I want to tell him that I am not going to screw around with him anymore until he breaks up with his gf. It seems like I could do it now becuase I crave his company and not the action. I guess this is what it feels like to NOT be sexually frustrated. How nice.

Anyway, I keep thinking it but I haven't done it yet. But the truth is that he needs to break up with his gf. For her sake and ours. Sigh. This isn' t going to get easier. The truth is that I will believe he loves me then and not before. He may love me but right now he doesn't love me enough to do what it takes to be with me and that's important.

Friday, May 05, 2006

back in black

Well, I'm finished grading, thankfully. I can get back to writing my thesis and pushing for publications. I'm feeling a little excited about writing actually. Maybe because I can sit and think about something I'm interested in and that will be fun.

The world is confusing and frustrating and lately I want no part of it.

I was thinking about being an expert today. The thing about expertise is that it's not related to talent its related to practice and motivation. Ten years it takes...hard effort. And I was thinking about the cliche, "Jack of all trades, Master of none" and thinking that is how I feel. I hae lots of interests. Lots of people think I'm talented but I never feel it. Part of the problem is that my expectations are so extraordinarily high....part is that I'm sure I'm trying to fill the whole of not having a functional family unit. But regardless of the reason, it made me think about how much it sucks for poor people.

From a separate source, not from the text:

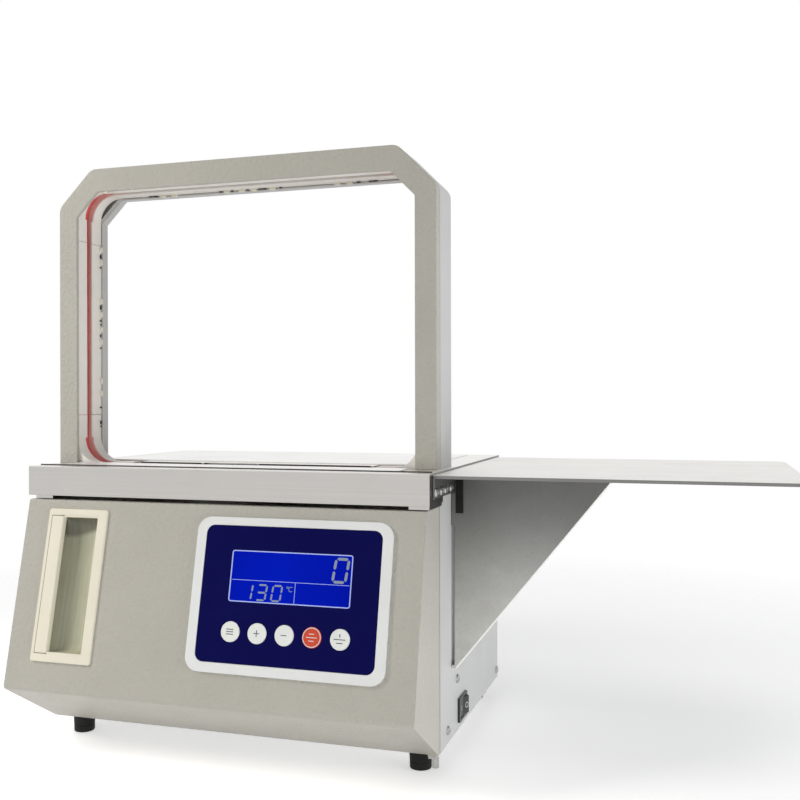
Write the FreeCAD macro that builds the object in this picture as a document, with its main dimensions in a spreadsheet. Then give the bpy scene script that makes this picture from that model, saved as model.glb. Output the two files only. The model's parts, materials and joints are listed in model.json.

For example, to become an Olympic athlete requires being an expert in your area. And being an expert in a sport certainly requires equipment and club fees. And that just sucks. Because that means that if you're not upper middle class you don't have a shot. Now on the one hand, whatever, because there's no such thing as talent (apparently) but on the other, I feel like its unfair that poor people don't get to be Olympians, by and large. But then, the whole of being poor isn't fair so I guess this ought to be the least of one's worries.

Still hating the world, still feeling sorry for myself. Glad to have time and energy to blog again.